The physician, Dr D, was a busy podiatrist who owned a practice with two offices. The issue began in September 2018, when a former patient, Mr L, called the podiatrist’s office requesting a copy of his records. After getting no response, he called again in October.

The patient had an open bill with the physician which his insurance had refused to pay, and he was attempting to appeal this decision by his health insurance company. After getting no response from his second call requesting the information, Mr L went into the office in November 2018 and filled out a written request for records. He was told they would be sent to him, but weeks passed, and he received nothing.

The following month, December 2018, Mr L called the office to follow up on his request and he was informed by an employee that the office was not trying to refuse his request, but rather had a lot of surgeries to complete before the end of the year and he should be patient.

By the end of January 2019, Mr L had run out of patience, and he called the physician again. This time, Dr D spoke to him and told him that his bill was unpaid and that if the patient or insurance didn’t pay the bill, the office would not release the records.

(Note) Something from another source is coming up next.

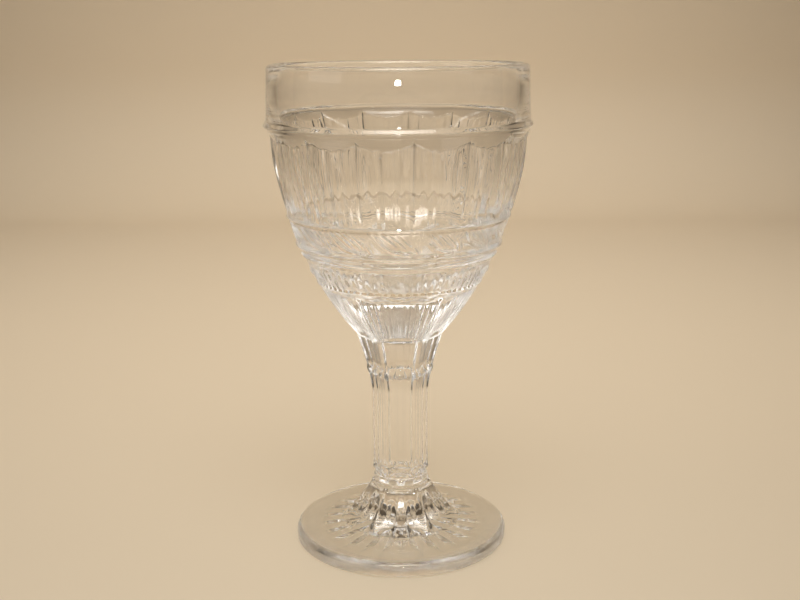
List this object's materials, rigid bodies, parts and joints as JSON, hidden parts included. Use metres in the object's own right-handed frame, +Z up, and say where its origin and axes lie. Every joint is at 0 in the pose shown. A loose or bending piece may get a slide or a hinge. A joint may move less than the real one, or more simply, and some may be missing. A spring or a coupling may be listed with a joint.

Mr L filed a complaint with the Office for Civil Rights (OCR), the enforcing authority for HIPAA violations, contending that he was a former patient and the physician’s office was improperly withholding his medical records.

In HIPAA enforcement actions, typically OCR issues a ‘technical assistance letter’ seeking to help the physician’s office to understand and comply with the rules and providing the office with a chance for the error to be corrected. In this case, the letter advised the podiatrist’s office about Mr L’s right to access his personal health information. It informed Dr D that the request must be acted upon no later than 30 days after getting such a request and that Dr D could not withhold or deny access to the records on the grounds that a bill was not paid. Mr L also received a letter from OCR saying that the investigation had been informally closed after providing technical assistance to the podiatrist’s office, and that if Mr L had any other problems, he should contact OCR.

In late April 2019, Mr L went to the office to inquire about finally picking up the records and he was told by an employee “we still have your request, and we have your number.”